The any type is needed to overcome the limitation of a lower-level type system that could not understand all source-level constructs. The any type instructs lower level IRs to insert casts.

HIR Expressions#

  • HIR_INT(v) represents a 64-bit integer literal with value v;
  • HIR_STRING(s) represents a string literal with content s;
  • HIR_NAME(n) represents a global constant with name n. A function name is considered as a global constant.
  • HIR_VARIABLE(n) represents a local variable with name n.

HIR Statements#

  • HIR_INDEX_ACCESS(n, e, i) has the same semantics of array index access (e[i]) in most languages. There will be no index out of bound checks, since it's an invariant that all emitted HIR_INDEX_ACCESS is statically known to be type-safe. The result is assigned to n.
  • HIR_BINARY(n, op, e1, e2) is a binary expression with result assigned to n.
  • HIR_FUNCTION_CALL(funExpr, funArgs, returnCollector) is a statement like let returnCollector = funExpr(...funArgs); in JavaScript. The returnCollector must always specified. Useless values will be discarded in later optimization stages.
  • HIR_IF_ELSE(boolCondition, s1, s2) is similar to if-else statements in imperative languages. s1 and s2 are lists of statements to execute in true branch and false branch respectively.
  • HIR_LET(name, assigned) represents variable assignment name := assigned. Its semantics is same as JavaScript's var statement, where the variable is function scoped instead of block scoped.
  • HIR_RETURN(expr) represents the return statement. The returned expression expr is optional.
  • HIR_STRUCT_INITIALIZATION(name, exprList) is like name = [...exprList] in JavaScript. This construct is widely used to represent various source-level concepts, like objects, variants, and function closures.
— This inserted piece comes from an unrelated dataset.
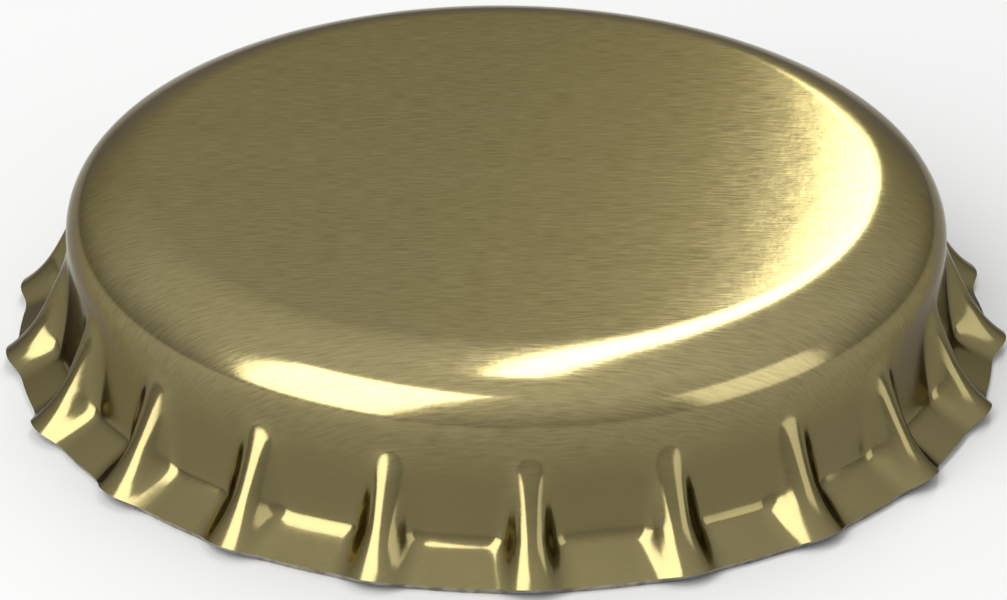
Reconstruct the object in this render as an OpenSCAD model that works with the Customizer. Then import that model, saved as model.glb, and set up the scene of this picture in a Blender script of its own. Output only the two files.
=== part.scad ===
// Crown cap: a shell pressed from one disc of tinplate, with a fluted skirt,
// and the sealing liner that is moulded under its top.
// Origin: centre of the plane that the rim stands on, with the top of the cap up (+Z).

/* [Shell] */
// Diameter across the tips of the flutes
flare_d = 31.9; // [31.4:0.1:33]
// Inside diameter of the plain wall, which slides over the bottle's lip
bore_d = 27.2; // [26.6:0.05:27.8]
// Height from the rim to the top face
cap_h = 6.25; // [6:0.05:7]
// Thickness of the sheet
sheet_t = 0.24; // [0.18:0.01:0.3]
// Outside radius of the shoulder between the top and the wall
shoulder_r = 2.0; // [1.2:0.1:2.2]
// Height of the plain wall between the shoulder's curve and the flutes
plain_h = 0.4; // [0.3:0.05:1]
// How far the skirt's sheet stands out from the wall's where it begins
skirt_step = 0.02; // [0.02:0.005:0.05]

/* [Flutes] */
// Number of flutes round the skirt
flute_n = 21; // [18:1:24]
// Height of a flute's tip above the plane that the rim stands on
tip_lift = 0.43; // [0.3:0.01:0.6]
// Width of a flute at the rim, from foot to foot, as a share of the pitch
flute_share = 0.64; // [0.5:0.01:0.75]
// Share of its width at the rim that a flute has where it begins
taper = 0.75; // [0.5:0.05:1]
// Steepest angle of a flute's flanks in its plain section
flank_angle = 60; // [50:1:64]
// Radius of the crest in that section, in half widths
crest_round = 0.38; // [0.25:0.01:0.5]
// Radius of the foot in that section, in half widths
foot_round = 0.5; // [0.3:0.01:0.6]
// Softness of the bend from the plain wall into a crest
crest_bend = 0.2; // [0.1:0.01:0.4]
// How much the crest curls outwards on its way to the tip
crest_flare = 0.5; // [0:0.05:0.6]

/* [Flange between the flutes] */
// How far the tips stand out past the flange's rim
flute_depth = 0.47; // [0.35:0.01:0.7]
// How far a panel leans out between the plain wall and the kink
panel_lean = 0.35; // [0.2:0.05:0.6]
// Softness of the bend from the plain wall into a panel
panel_bend = 0.3; // [0.1:0.05:0.5]
// Height of the kink
kink_z = 0.92; // [0.7:0.02:1.2]
// Softness of the kink
kink_bend = 0.1; // [0.05:0.01:0.12]

/* [Liner] */
// Gap between the liner's edge and the start of the shoulder's curve
liner_gap = 0.15; // [0.1:0.05:0.5]
// Thickness of the film in the middle
film_t = 0.25; // [0.15:0.05:0.4]
// Thickness of the sealing land that the lip presses on
land_t = 0.5; // [0.45:0.05:0.6]
// Width of the sealing land, from the liner's edge inwards
land_w = 3.6; // [2.4:0.1:4.6]
// Radius of the sealing bead
bead_r = 0.45; // [0.3:0.05:0.6]
// How far the bead stands proud of the land
bead_proud = 0.25; // [0.15:0.05:0.3]

/* [Hidden] */

// Facets of round shapes
$fn = 96;
// Rings down a panel and down the flange
panel_rings = 5;
flange_rings = 3;
// Overlap that keeps a cut clean, and how far the skirt's sheet runs up into the wall's
overlap = 0.05;

bore_r = bore_d / 2;
wall_r = bore_r + sheet_t;
top_under = cap_h - sheet_t;
skirt_r = wall_r + skirt_step;
flute_top = cap_h - shoulder_r - plain_h;
skirt_top = flute_top + overlap;
tip_r = flare_d / 2;
flange_r = tip_r - flute_depth;
kink_r = skirt_r + panel_lean;
liner_r = bore_r - (shoulder_r - sheet_t) - liner_gap;

// Share of the way down the skirt at which the kink lies, along the sheet
panel_len = norm([panel_lean, skirt_top - kink_z]);
flange_len = norm([flange_r - kink_r, kink_z]);
kink_at = panel_len / (panel_len + flange_len);

// Rings from the wall (0) to the rim (1), closer together round the kink
ring_at = concat(
    [for (i = [0:panel_rings - 1]) (kink_at - kink_bend) * i / panel_rings],
    [kink_at - kink_bend, kink_at, kink_at + kink_bend],
    [for (i = [1:flange_rings])
        kink_at + kink_bend + (1 - kink_at - kink_bend) * i / flange_rings]);
ring_n = len(ring_at);

// A flute's section in half widths: where the crest's arc passes into the straight flank, where
// the flank passes into the foot's arc, and how far each of them falls
flank_start = crest_round * sin(flank_angle);
foot_start = 1 - foot_round * sin(flank_angle);
crest_fall = arc_fall(flank_start, crest_round);
flank_fall = (foot_start - flank_start) * tan(flank_angle);
whole_fall = crest_fall + flank_fall + arc_fall(1 - foot_start, foot_round);

// Places of the columns from a crest to a foot, in half widths, and the columns of one pitch:
// both sides of the flute, its crest and the middle of the next panel
column_x = [0, flank_start / 2, flank_start, foot_start, (foot_start + 1) / 2, 1];
column_n = 2 * len(column_x);
columns = flute_n * column_n;
pitch = 360 / flute_n;

// How far a circle has fallen away from its top at x to the side
function arc_fall(x, r) = r - sqrt(r * r - x * x);

// How far a flute's section has fallen from its crest
function flute_fall(x) =
    x < flank_start ? arc_fall(x, crest_round)
    : x < foot_start ? crest_fall + (x - flank_start) * tan(flank_angle)
    : whole_fall - arc_fall(1 - x, foot_round);

// 0 to 1, with a level start that then runs straight
function bend_in(x, soft) = (sqrt(x * x + soft * soft) - soft) / (sqrt(1 + soft * soft) - soft);

// Nothing below 0 and x above it, with a soft corner
function soft_ramp(x, soft) = (x + sqrt(x * x + soft * soft)) / 2;

// How far the soft ramp at the kink has risen, from 0 at the wall to 1 at the rim
function past_kink(s) =
    let (start = soft_ramp(-kink_at, kink_bend), end = soft_ramp(1 - kink_at, kink_bend))
    (soft_ramp(s - kink_at, kink_bend) - start) / (end - start);

// [radius, height] of the sheet's outer face along a crest and along the middle of a panel
function crest_point(s) =
    let (way = bend_in(s, crest_bend) + crest_flare * (s ^ 4 - s ^ 2))
    [skirt_r + (tip_r - skirt_r) * way, skirt_top + (tip_lift - skirt_top) * s];
function panel_point(s, lift) =
    let (lean = panel_lean / kink_at, drop = (skirt_top - kink_z) / kink_at,
         out = flange_r - skirt_r - lean, rise = drop - skirt_top + lift)
    [skirt_r + lean * bend_in(s, panel_bend) + out * past_kink(s),
     skirt_top - drop * s + rise * past_kink(s)];

// Half width of a flute, in pitches
function half_width(s) = flute_share / 2 * (taper + (1 - taper) * s);

// Distance from the crest in pitches, for column k of a pitch
function column_at(k, s) =
    let (m = k + 1 - len(column_x), n = abs(m))
    n < len(column_x) ? sign(m) * column_x[n] * half_width(s) : 0.5;

// Point of the outer face: s down the skirt, f in pitches from a crest
function face_point(s, f, lift) =
    let (p = panel_point(s, lift), c = crest_point(s),
         w = 1 - flute_fall(min(abs(f - round(f)) / half_width(s), 1)) / whole_fall,
         r = p[0] + w * (c[0] - p[0]), z = p[1] + w * (c[1] - p[1]))
    [r * cos(f * pitch), r * sin(f * pitch), z];

// Outward direction of the outer face there; it is level at the plain wall
function face_normal(s, f, lift) =
    let (d = 0.002,
         down = face_point(min(s + d, 1), f, lift) - face_point(max(s - d, 0), f, lift),
         round_way = face_point(s, f + d, lift) - face_point(s, f - d, lift),
         n = cross(round_way, -down))
    s == 0 ? [cos(f * pitch), sin(f * pitch), 0] : n / norm(n);

function under_point(s, f, lift) = face_point(s, f, lift) - sheet_t * face_normal(s, f, lift);

// The flange's upper edge lies as high as brings its lower edge down to the plane of the rim
rim_lift = 0 - under_point(1, 0.5, 0)[2];
rim_trim = 0 - under_point(1, 0.5, rim_lift)[2];
flange_lift = rim_lift + rim_trim;

function column_f(j, s) = floor(j / column_n) + column_at(j % column_n, s);

skirt_points = concat(
    [for (s = ring_at) for (j = [0:columns - 1]) face_point(s, column_f(j, s), flange_lift)],
    [for (s = ring_at) for (j = [0:columns - 1]) under_point(s, column_f(j, s), flange_lift)]);

// The four-sided cell between rings i and k and columns j and j + 1, as two triangles
function cell(i, k, j) =
    let (a = i * columns + j, b = i * columns + (j + 1) % columns,
         c = k * columns + (j + 1) % columns, d = k * columns + j)
    [[a, c, b], [a, d, c]];

skirt_faces = [for (j = [0:columns - 1]) each concat(
    [for (i = [0:ring_n - 2]) each cell(i + 1, i, j)],
    [for (i = [ring_n:2 * ring_n - 2]) each cell(i, i + 1, j)],
    cell(2 * ring_n - 1, ring_n - 1, j),
    cell(0, ring_n, j))];

// Half section of a cup: wall radius r, height h, and a round corner between wall and top
module cup_section(r, h, corner, foot) {
    translate([0, foot]) square([r, h - corner - foot]);
    translate([0, foot]) square([r - corner, h - foot]);
    translate([r - corner, h - corner]) intersection() {
        circle(corner);
        square(corner);
    }
}

// Top, shoulder and plain wall
module crown_top() {
    rotate_extrude() difference() {
        cup_section(wall_r, cap_h, shoulder_r, flute_top);
        cup_section(bore_r, top_under, shoulder_r - sheet_t, flute_top - overlap);
    }
}

// The fluted skirt, one sheet of even thickness
module fluted_skirt() {
    polyhedron(skirt_points, skirt_faces, convexity = 8);
}

module shell() {
    color([0.55, 0.5, 0.3]) union() {
        crown_top();
        fluted_skirt();
    }
}

module liner() {
    color([0.86, 0.86, 0.82]) rotate_extrude() {
        translate([0, top_under - film_t]) square([liner_r, film_t]);
        translate([liner_r - land_w, top_under - land_t]) square([land_w, land_t]);
        translate([liner_r - land_w / 2, top_under - land_t - bead_proud + bead_r])
            intersection() {
                circle(bead_r);
                translate([-bead_r, -bead_r]) square([2 * bead_r, bead_r]);
            }
    }
}

shell();
liner();
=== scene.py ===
"""Looks of the crown cap: the pressed, lacquered shell and the liner moulded inside it."""

from __future__ import annotations

import logging
import math
from dataclasses import dataclass, field
from enum import Enum

import bpy
import numpy as np
from mathutils import Matrix, Vector

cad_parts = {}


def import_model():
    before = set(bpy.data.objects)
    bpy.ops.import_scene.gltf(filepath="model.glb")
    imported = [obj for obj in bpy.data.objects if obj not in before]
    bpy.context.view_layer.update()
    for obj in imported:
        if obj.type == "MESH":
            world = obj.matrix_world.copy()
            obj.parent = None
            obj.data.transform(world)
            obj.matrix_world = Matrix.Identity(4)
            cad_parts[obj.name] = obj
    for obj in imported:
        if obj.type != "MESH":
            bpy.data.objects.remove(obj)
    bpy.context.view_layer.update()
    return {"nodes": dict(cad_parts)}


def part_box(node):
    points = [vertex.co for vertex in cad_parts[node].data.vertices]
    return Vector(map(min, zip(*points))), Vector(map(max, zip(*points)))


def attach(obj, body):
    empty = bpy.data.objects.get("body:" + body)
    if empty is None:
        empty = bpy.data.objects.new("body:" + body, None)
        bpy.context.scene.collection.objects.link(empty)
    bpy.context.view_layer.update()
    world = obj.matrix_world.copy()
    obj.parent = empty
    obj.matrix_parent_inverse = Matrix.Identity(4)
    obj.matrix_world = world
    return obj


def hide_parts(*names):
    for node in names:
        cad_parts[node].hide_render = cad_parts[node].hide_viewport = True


LOG = logging.getLogger("crown_cap")
MM = 0.001
UP = Vector((0.0, 0.0, 1.0))
BLANK_MAP = "blank_mm"
Colour = tuple[float, float, float]
Span = tuple[float, float]
Feed = float | Colour | bpy.types.NodeSocket


class SheetSide(Enum):
    """The surfaces of the pressed sheet, by the material slot that each one takes."""

    OUTSIDE = 0
    INSIDE = 1
    CUT_EDGE = 2


class LampName(Enum):
    """The soft lamps of the studio."""

    KEY = "lamp_front_left"
    BACK = "lamp_back_right"
    SIDE = "lamp_front_right"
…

In this process, source-level objects' field names are completely erased, and values are put into various slots in the process.

Selected source level constructs in HIR#

Objects in HIR#

For a class that defines an object type like the following:

class Developer(val name: string, val github: string, val projects: List<string>) {}

During type checking time, a name to index mapping will be established like name => 0, github => 1, projects => 2. You should not rely on the order of the mappings.

Then during lowering from source to HIR, val d = {name: a, github: b, projects: c} will be translated to HIR_STRUCT_INITIALIZATION(d, [a, b, c]).

Variants in HIR#

For a class that defines an variant type like the following:

class List<T>(Nil(unit), Cons([T * List<T>])) { }

During type checking time, a tag to index mapping will be established like Nil => 0, Cons => 1. You should not rely on the order of the mappings.

Then during lowering from source to HIR, val a = Cons(b) will be translated to HIR_STRUCT_INITIALIZATION(a, [1, b]).

Function closures in HIR#

A function closure contains a name reference to function and an optional environment. The environment is NULL (0) when it's a reference to a static function like The environment is the receiver itself. (e.g. for this.myMethodCall, the environment is this.)

The environment for a lambda expression is all the captured variables. Captures variables are variables defined outside of the lambda expressions.

For example, for lambda in the following statements:

val a = 1;
val b = 2;
val e = (c) -> {
val d = 2;
a + b + c + d

, the captured variabled are a and b.

The struct for function closures has the format { [0] -> function name, [1] -> environment object }.


LLVM IR has the same value set as the HIR, but with more statements than HIR.

Ongoing Work#

Currently, a large refactoring is moving HIR into MIR, and create another HIR will all generics specialized. This is necessary to unblock garbage collection work.